宇宙や世界の真理を探究する高明な学者。『三賢人』と呼ばれる3人の天才の一人。

彼がビエラに関する情報を持っていると聞いたスピカは、彼の働く学術院を訪れるが…(4章へ続く)

名前:カノープス=カリーナ

性別:女

年齢:28歳

身長:161センチ

第5章~第6章のキーパーソン。

おっぱい担当兼、物語の核心に絡む角の生えた美女。しっかり者だが若干天然が入っている。
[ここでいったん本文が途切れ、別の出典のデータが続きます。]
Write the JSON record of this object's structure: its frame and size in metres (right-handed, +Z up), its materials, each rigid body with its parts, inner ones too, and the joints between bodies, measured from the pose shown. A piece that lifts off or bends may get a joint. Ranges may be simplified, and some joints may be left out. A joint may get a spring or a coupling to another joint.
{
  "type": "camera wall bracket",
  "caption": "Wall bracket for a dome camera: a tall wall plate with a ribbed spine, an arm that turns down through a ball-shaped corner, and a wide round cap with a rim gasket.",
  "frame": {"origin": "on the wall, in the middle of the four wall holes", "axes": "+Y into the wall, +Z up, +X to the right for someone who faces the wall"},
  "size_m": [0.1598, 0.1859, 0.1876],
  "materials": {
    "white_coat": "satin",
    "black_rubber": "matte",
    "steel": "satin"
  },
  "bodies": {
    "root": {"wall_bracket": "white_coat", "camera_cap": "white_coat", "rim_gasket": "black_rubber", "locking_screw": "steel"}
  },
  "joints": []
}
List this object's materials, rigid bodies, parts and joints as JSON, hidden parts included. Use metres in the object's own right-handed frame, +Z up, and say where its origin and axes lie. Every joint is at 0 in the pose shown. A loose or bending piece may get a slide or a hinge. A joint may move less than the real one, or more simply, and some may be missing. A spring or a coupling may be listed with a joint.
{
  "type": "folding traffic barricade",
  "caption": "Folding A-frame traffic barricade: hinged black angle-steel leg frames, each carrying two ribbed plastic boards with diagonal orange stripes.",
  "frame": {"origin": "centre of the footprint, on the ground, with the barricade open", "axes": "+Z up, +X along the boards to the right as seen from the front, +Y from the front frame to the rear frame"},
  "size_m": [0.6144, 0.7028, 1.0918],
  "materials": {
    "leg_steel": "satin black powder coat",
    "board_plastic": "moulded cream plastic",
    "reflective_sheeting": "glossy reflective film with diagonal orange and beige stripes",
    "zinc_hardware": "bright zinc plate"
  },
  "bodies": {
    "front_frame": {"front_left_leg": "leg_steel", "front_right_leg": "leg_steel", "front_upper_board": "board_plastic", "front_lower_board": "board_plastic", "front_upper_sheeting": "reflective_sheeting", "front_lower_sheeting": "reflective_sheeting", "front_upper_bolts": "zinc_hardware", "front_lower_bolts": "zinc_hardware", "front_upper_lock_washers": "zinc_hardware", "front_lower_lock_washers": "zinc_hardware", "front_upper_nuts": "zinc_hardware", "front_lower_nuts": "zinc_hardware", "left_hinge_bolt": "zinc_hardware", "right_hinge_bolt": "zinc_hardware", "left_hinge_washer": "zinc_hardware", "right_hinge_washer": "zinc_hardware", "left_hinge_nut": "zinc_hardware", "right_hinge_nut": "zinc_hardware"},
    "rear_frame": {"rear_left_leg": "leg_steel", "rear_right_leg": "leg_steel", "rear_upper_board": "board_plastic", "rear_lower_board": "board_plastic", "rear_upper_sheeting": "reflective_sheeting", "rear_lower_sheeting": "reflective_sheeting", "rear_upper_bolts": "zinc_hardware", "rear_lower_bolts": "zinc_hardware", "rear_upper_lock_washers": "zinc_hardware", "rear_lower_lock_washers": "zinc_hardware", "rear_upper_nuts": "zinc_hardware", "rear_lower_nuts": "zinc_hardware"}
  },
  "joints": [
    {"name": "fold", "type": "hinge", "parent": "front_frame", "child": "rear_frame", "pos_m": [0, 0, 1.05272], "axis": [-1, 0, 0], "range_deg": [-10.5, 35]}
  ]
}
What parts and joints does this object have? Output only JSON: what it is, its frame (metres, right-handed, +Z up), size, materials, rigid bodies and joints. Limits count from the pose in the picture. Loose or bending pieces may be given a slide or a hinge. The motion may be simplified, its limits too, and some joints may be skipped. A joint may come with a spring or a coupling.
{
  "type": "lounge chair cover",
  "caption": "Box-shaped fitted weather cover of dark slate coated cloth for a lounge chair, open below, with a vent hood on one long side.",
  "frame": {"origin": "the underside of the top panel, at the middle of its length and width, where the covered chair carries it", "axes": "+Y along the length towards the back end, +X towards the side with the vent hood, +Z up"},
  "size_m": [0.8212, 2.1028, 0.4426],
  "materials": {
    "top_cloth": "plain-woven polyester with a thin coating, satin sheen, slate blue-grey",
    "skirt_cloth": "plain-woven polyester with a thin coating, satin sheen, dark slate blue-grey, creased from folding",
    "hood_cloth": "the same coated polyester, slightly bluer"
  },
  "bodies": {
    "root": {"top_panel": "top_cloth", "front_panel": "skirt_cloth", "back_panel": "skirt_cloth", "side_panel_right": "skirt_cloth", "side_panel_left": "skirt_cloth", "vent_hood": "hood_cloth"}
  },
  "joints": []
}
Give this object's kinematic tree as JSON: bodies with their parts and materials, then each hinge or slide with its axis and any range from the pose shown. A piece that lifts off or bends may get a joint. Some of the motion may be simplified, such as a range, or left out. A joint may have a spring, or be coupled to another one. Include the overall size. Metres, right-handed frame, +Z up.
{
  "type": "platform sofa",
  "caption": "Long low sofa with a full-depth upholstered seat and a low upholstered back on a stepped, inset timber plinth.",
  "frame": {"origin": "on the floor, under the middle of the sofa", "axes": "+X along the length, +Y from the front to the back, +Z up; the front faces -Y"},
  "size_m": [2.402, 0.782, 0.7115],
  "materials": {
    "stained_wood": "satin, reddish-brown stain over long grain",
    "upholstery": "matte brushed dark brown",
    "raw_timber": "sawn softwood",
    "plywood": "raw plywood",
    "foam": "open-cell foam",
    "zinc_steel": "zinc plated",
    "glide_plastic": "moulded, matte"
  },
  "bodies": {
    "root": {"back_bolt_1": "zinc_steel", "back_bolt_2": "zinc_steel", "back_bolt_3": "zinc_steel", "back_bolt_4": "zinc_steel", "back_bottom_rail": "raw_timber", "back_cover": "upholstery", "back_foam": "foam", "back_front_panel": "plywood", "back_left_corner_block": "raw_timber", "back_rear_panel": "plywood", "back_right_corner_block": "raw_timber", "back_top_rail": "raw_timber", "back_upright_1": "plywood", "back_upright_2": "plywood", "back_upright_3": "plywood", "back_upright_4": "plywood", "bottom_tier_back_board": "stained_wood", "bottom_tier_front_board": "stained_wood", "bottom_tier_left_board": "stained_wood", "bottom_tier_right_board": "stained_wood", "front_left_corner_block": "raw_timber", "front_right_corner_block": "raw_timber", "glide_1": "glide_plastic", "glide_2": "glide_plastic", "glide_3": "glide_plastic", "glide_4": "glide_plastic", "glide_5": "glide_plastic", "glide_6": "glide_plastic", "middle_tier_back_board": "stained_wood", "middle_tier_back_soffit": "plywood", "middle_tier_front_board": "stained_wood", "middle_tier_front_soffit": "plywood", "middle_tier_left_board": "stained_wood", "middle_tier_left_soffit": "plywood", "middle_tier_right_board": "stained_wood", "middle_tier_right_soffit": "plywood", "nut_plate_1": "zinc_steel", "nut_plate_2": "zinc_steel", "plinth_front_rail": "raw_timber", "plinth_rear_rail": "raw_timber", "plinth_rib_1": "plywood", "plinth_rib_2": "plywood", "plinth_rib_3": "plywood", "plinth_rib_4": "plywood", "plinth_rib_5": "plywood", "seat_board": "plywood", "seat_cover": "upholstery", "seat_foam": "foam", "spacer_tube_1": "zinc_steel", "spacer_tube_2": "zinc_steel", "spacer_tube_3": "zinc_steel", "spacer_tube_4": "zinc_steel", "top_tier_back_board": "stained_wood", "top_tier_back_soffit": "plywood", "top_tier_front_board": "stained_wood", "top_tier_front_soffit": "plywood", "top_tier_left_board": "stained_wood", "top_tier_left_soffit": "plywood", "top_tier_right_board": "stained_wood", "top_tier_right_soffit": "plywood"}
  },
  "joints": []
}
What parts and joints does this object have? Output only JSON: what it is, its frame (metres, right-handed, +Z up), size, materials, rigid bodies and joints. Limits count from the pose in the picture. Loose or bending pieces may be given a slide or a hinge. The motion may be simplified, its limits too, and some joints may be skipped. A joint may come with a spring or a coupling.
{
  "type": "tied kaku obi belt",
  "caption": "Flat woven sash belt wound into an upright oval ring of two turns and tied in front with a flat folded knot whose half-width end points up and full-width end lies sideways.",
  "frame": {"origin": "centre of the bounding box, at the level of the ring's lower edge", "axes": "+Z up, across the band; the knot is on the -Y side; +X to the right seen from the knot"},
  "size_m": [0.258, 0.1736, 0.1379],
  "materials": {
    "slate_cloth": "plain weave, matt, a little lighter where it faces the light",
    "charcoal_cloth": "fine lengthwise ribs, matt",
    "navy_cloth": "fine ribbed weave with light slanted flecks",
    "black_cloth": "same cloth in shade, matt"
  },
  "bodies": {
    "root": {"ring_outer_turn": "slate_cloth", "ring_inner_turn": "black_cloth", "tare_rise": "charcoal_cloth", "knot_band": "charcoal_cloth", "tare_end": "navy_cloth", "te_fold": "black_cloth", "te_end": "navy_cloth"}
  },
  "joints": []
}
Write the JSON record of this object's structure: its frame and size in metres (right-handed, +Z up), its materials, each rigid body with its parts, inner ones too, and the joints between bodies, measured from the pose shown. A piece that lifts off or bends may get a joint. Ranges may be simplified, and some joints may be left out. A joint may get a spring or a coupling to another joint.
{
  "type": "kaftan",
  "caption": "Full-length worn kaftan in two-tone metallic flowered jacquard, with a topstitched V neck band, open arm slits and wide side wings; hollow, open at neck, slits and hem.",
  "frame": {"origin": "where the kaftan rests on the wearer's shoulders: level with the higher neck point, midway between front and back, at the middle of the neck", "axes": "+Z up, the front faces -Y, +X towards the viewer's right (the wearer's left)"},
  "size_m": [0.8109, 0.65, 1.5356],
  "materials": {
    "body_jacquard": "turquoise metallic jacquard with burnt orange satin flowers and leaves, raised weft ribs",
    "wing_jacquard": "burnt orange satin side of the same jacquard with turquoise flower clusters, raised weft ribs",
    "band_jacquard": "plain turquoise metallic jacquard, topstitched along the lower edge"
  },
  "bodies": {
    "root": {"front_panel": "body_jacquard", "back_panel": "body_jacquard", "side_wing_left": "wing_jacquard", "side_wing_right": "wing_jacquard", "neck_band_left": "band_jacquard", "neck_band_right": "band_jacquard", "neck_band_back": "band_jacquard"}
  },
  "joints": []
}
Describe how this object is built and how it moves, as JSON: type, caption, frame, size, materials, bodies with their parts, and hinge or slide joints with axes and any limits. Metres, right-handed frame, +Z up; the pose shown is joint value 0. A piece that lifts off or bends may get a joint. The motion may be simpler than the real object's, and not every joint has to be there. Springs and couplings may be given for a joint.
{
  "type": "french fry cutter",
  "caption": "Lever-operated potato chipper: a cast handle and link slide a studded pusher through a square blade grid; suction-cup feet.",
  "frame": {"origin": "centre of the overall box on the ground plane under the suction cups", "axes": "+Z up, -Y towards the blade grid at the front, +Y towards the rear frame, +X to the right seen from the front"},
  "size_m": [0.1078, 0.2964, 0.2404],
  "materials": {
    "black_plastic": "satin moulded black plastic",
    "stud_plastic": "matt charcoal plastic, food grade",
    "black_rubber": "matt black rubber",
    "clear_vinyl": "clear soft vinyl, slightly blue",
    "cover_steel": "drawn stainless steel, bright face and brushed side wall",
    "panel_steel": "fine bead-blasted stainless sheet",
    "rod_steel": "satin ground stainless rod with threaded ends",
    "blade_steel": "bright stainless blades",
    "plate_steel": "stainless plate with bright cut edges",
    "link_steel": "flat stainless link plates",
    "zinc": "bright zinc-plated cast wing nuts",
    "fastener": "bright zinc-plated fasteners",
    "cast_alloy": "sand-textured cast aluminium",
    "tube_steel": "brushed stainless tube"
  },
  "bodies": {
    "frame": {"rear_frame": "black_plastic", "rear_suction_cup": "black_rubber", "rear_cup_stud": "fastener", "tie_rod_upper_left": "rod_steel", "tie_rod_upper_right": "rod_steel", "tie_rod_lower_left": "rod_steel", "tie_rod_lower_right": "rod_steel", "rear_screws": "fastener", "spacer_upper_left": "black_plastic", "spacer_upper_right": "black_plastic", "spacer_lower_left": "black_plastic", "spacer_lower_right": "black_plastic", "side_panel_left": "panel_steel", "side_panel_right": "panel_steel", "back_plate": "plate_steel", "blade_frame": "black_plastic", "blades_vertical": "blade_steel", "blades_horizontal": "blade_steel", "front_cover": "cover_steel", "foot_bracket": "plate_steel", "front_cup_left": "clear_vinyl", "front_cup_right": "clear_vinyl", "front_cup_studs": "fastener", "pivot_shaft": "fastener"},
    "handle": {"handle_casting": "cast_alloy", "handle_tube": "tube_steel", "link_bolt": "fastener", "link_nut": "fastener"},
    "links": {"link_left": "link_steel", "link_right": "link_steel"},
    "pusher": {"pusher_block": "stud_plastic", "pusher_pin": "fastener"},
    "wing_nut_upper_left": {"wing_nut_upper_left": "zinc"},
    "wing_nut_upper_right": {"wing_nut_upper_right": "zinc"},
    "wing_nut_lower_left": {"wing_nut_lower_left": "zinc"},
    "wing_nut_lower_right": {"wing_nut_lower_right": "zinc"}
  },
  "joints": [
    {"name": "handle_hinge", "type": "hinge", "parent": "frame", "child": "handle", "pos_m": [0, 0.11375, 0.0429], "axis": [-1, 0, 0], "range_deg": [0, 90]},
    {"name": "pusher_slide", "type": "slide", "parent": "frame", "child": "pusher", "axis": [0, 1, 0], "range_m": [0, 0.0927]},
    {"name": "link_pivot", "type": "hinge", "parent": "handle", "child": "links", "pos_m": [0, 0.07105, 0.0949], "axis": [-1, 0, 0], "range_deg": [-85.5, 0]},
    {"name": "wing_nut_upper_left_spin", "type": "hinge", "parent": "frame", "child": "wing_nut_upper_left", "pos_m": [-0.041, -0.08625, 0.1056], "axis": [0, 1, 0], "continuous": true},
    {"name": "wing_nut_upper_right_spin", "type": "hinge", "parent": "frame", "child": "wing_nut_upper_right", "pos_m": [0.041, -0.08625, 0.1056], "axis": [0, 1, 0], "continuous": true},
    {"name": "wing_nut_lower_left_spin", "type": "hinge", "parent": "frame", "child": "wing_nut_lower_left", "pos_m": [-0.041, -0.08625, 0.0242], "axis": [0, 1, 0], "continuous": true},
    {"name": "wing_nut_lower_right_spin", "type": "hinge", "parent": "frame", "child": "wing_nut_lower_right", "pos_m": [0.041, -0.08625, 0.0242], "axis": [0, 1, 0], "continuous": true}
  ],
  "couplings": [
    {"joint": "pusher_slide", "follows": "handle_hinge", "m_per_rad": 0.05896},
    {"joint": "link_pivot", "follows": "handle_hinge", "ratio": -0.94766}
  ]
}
ビエラと関係があるかもしれない謎の飛来物の調査に来たスピカ一行。そこで偶然彼女と出くわす。(5章へ続く)

名前:リゲル=オリオン

性別:男

年齢:28歳

身長:176センチ

第7章のキーパーソン。

女と見紛うレベルの超美形。それでいて中身も聖人君子の出木杉君タイプ。

仕事でとある人物の護衛の任についていた彼は、その過程で思いがけず"裏の人間"と邂逅する。(7章へ続く)

名前:デネブ=シグナス

性別:男

年齢:50歳

身長:168センチ

第8章のキーパーソン。

数々の名品を生み出してきた機工技師。アルタイルと並ぶ『三賢人』の一人。

彼、強いては彼が代表を務める工房の力が必要になったスピカ。しかしその工房はある男に乗っ取られていた。(8章へ続く)

名前:花圃の魔女(本名不明)

性別:女

年齢:23歳

身長:159センチ

第9章のキーパーソン。

アークトゥルスの元仲間。手下を従えて群れるのが好きなお局気質の女性。